--- WHAT THE TASK REQUIRES ---
Check every line below for the word "node" and copy the ones that have it.
◆ ◆ ◆
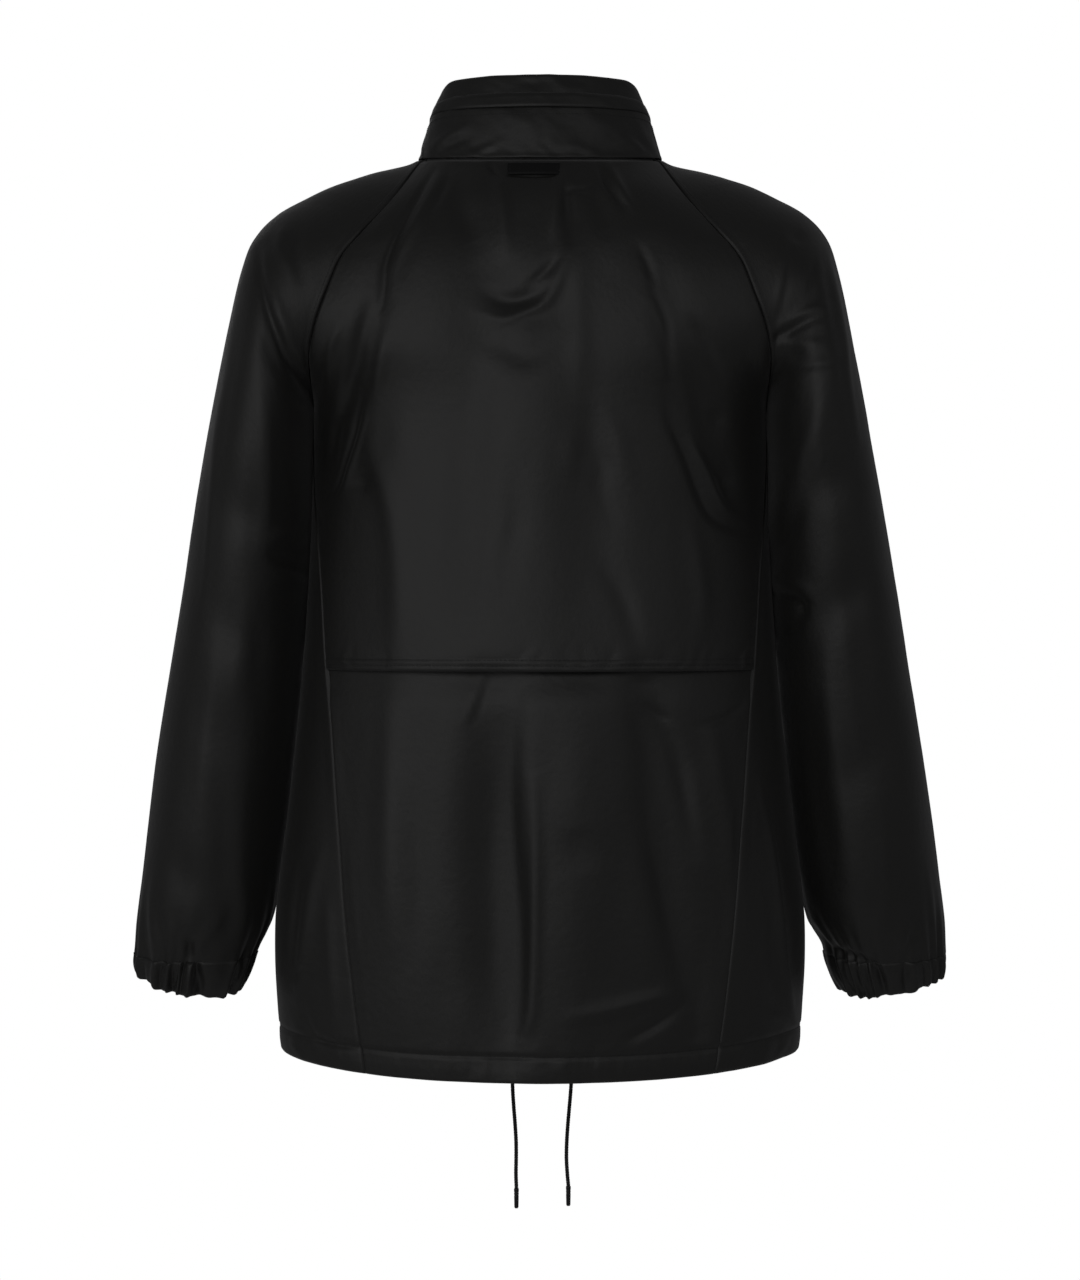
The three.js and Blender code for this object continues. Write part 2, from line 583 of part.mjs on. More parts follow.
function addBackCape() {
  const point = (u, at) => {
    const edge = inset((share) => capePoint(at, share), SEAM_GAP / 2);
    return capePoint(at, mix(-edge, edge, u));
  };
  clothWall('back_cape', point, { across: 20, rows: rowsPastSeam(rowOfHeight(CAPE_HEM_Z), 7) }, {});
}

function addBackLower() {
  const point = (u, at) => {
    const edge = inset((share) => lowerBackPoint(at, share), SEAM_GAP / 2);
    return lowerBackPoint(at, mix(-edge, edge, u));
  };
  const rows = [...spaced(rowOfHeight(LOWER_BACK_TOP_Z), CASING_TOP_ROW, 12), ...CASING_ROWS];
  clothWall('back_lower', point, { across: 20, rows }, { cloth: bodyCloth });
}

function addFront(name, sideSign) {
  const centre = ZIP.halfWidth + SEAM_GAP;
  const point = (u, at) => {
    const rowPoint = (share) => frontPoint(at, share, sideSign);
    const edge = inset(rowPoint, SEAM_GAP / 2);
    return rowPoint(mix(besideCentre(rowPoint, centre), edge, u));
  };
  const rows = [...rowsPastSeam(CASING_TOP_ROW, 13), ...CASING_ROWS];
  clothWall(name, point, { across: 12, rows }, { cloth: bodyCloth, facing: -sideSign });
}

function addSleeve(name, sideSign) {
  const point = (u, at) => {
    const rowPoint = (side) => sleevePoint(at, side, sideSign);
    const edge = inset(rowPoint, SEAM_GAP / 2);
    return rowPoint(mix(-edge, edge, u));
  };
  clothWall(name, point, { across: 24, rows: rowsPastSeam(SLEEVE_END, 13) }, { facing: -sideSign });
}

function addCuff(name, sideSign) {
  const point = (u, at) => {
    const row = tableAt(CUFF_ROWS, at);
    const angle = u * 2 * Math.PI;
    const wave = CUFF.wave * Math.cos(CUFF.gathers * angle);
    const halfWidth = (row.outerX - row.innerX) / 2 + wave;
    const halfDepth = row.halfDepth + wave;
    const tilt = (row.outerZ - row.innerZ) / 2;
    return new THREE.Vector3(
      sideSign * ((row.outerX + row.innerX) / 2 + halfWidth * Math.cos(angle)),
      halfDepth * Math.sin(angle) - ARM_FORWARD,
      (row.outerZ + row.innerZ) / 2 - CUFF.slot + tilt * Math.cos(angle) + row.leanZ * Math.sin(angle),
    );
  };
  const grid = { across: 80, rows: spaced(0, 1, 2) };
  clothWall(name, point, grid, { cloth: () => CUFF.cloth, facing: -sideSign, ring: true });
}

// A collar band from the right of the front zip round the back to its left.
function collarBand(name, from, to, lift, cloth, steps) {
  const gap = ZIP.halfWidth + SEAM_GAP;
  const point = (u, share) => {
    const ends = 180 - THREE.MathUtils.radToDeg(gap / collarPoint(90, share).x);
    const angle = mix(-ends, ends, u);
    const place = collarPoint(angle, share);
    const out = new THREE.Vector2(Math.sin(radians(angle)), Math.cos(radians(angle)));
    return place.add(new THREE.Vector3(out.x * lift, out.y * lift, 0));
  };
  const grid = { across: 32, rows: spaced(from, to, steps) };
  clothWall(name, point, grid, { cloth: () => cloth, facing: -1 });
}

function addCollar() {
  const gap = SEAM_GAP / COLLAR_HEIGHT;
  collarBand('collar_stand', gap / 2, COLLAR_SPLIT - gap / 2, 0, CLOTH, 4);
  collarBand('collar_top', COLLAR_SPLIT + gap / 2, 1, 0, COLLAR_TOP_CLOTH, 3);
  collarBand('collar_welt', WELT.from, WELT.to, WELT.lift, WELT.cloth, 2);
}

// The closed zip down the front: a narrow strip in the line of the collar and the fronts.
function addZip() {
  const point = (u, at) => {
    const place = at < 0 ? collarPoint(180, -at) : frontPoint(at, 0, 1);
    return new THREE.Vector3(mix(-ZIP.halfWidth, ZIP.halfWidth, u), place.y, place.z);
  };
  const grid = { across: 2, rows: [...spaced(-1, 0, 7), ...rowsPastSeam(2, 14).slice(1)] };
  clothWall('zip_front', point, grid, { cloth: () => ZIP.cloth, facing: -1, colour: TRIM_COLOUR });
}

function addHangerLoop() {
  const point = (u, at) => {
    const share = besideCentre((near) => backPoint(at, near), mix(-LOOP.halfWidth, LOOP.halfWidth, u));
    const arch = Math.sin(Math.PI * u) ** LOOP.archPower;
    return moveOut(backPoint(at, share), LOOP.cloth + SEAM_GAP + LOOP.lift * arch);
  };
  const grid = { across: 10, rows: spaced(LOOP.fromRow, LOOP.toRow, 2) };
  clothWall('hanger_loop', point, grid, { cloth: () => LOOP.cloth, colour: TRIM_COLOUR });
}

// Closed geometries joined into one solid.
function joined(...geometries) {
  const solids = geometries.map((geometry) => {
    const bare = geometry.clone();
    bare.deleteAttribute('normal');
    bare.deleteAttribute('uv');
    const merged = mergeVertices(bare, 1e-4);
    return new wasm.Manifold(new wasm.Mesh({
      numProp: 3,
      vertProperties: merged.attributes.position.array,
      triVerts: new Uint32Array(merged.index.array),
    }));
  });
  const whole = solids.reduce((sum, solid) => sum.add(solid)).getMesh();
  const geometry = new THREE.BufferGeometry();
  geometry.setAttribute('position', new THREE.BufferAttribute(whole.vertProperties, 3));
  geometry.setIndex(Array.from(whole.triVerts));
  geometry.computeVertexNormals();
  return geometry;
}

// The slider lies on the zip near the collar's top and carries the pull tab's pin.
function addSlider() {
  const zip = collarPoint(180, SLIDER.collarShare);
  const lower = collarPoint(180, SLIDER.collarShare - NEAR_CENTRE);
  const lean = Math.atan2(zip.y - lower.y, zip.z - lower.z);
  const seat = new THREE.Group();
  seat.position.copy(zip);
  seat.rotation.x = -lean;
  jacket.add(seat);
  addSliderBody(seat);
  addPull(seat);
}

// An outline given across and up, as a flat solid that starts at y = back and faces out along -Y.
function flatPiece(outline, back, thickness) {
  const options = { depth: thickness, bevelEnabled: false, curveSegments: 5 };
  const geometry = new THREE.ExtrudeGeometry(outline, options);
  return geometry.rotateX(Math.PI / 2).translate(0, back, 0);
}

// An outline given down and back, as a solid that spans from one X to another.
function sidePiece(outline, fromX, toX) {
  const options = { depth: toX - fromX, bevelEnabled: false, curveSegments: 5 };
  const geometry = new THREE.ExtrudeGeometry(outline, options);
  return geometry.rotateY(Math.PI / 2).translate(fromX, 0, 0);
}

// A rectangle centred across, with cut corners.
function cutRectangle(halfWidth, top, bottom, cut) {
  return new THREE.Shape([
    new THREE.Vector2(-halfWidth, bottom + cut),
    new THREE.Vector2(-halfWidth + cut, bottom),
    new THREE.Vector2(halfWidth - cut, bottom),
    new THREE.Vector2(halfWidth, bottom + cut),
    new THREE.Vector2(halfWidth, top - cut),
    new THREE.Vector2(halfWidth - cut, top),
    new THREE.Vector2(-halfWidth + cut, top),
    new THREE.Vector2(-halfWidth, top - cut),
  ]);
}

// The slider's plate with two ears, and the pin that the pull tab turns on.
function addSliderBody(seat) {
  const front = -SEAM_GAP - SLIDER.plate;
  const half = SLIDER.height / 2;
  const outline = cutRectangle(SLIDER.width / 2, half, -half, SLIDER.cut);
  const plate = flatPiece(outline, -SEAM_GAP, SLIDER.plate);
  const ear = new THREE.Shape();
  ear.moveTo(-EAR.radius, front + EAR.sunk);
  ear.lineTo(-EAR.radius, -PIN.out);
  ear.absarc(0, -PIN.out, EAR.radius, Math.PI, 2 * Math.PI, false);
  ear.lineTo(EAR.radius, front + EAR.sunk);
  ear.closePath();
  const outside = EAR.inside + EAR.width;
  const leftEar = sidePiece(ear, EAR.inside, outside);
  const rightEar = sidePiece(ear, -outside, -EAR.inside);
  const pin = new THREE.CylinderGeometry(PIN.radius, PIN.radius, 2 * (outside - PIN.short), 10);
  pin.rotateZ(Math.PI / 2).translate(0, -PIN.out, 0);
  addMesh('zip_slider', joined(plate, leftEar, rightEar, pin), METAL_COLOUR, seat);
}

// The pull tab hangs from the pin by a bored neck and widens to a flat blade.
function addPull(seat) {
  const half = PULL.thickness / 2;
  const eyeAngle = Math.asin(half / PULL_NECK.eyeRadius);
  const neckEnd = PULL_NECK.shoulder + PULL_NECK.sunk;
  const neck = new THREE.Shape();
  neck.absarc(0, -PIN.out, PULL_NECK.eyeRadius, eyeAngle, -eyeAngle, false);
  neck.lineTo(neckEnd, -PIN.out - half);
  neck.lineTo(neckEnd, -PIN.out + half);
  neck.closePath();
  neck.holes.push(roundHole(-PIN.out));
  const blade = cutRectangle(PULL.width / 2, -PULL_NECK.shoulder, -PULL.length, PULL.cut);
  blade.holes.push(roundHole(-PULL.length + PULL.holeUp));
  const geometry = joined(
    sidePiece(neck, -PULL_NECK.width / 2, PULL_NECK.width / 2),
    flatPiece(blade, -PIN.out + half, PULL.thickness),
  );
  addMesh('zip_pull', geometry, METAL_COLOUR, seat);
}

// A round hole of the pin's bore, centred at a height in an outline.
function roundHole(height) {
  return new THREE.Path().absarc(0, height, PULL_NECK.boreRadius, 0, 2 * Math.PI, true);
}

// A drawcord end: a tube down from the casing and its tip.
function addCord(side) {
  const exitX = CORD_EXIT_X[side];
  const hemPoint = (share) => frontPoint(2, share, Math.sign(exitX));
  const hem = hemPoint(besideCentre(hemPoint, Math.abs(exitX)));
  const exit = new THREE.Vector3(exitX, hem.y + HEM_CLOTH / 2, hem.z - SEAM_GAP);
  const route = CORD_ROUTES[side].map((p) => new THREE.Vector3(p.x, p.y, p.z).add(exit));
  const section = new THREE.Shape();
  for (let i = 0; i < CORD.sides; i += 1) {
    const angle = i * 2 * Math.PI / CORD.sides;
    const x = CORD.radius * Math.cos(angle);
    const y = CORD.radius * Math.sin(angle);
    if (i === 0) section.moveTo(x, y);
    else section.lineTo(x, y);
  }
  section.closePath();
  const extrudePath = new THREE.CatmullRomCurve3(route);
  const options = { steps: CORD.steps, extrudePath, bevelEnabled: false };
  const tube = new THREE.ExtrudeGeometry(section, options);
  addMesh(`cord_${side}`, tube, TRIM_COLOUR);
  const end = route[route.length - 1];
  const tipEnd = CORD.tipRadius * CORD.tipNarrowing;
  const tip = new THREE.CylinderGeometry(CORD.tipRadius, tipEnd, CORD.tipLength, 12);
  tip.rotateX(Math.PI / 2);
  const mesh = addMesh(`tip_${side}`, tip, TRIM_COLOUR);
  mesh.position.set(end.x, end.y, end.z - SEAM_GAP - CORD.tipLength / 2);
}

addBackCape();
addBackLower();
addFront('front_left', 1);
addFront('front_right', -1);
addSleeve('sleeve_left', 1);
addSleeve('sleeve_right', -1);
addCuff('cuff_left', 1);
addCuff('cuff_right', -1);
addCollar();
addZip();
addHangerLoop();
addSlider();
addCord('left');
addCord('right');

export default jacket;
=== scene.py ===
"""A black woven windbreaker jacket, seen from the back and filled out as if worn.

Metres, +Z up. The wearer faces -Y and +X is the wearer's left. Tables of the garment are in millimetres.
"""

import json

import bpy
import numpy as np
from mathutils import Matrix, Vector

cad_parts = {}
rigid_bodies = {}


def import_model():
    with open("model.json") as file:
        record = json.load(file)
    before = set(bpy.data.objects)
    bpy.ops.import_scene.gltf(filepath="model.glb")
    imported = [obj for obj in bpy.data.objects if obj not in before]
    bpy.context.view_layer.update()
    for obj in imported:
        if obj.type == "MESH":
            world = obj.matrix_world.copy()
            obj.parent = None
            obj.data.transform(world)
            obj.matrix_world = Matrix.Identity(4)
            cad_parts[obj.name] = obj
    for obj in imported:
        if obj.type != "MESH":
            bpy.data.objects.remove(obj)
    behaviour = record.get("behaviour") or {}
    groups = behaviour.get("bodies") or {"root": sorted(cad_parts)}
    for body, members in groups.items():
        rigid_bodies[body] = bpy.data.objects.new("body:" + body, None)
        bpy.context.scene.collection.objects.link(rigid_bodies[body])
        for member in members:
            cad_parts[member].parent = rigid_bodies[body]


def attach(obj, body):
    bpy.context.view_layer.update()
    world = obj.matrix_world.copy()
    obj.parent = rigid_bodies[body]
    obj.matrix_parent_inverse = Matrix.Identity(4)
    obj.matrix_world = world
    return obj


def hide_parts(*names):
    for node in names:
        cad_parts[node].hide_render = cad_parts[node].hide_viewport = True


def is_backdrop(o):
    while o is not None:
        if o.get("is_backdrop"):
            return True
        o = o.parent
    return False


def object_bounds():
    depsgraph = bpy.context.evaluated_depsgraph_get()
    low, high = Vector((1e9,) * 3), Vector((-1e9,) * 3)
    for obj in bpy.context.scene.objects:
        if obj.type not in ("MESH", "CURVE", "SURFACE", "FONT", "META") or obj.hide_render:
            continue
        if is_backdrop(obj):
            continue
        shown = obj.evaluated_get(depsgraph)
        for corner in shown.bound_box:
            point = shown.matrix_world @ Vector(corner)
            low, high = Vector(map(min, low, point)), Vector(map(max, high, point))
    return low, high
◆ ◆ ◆
--- SOLUTION BELOW ---
    for node in names:
        cad_parts[node].hide_render = cad_parts[node].hide_viewport = True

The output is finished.